The Home Buyer Sentiment Report, prepared by CoreData, reveals the significant impact of rising inflation on potential home buyers’ ability to save for a deposit.
Australian Bureau of Statistics data shows the consumer price index rose 3.8 per cent over the 12 months to June 2024, with housing costs increasing by 1.1 per cent in the June quarter alone.
The report identifies “cost of living pressures” as the most cited barrier to home ownership (54 per cent), surpassing previous top concerns such as housing affordability (43 per cent) and finding suitable properties within budget (42 per cent).
First home buyers (FHBs) are particularly affected, with 24 per cent saving less than 10 per cent of their take-home pay.
One-fifth of home buyers are saving 20 per cent or less of their income, with 25 per cent having saved for three to five years and 17 per cent for over five years.
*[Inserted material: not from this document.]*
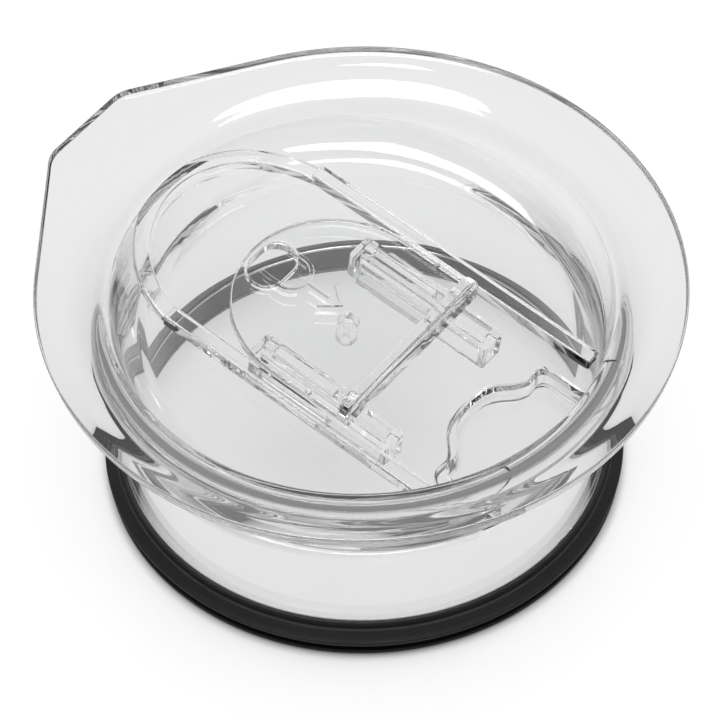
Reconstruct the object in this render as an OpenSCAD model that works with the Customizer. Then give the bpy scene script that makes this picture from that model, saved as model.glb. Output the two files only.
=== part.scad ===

The report illustrates the challenges faced by potential buyers through an example of a couple earning median wages.
For a couple each earning $65,000 annually and saving 20 per cent of their take-home pay, it would take nearly 14 years to accumulate a 20 per cent deposit for a median-priced house in Sydney and eight years for an apartment.
In Melbourne or Brisbane, the same couple would need about nine years to save for a house deposit and six years for an apartment at current rates.
The proportion of FHBs aiming to save a full 20 per cent deposit has dropped to 15 per cent from 20 per cent last year and 34 per cent in 2020.
More than a third (36 per cent) of FHBs are now targeting a 10 to 14 per cent deposit.
Three in 10 FHBs have less than two months of income as a savings buffer, making them cautious about potential interest rate increases.
If rates were to rise by 1 per cent over six months, 55 per cent of FHBs believe they would struggle to meet future mortgage repayments.
Housing affordability continues to decline across Australia, with house prices increasing by 8.8 per cent nationally and apartment prices rising by 6.5 per cent.
Sydney remains the most expensive capital city for housing, with a median house value of $1.47 million.
Brisbane and Melbourne follow with median house prices of $966,382 and $929,715 respectively.
To overcome affordability barriers, 70 per cent of surveyed home buyers are considering properties in different areas such as outer suburbs.
This year, 40 per cent of home buyers have begun exploring interstate options, up from 34 per cent in 2023.
FHBs are also considering alternatives to houses, with 64 per cent looking at apartments and 70 per cent considering smaller properties.
The report concludes that despite this flexibility, housing affordability remains a significant obstacle to home ownership, exacerbated by the rising cost of living in the current economic climate.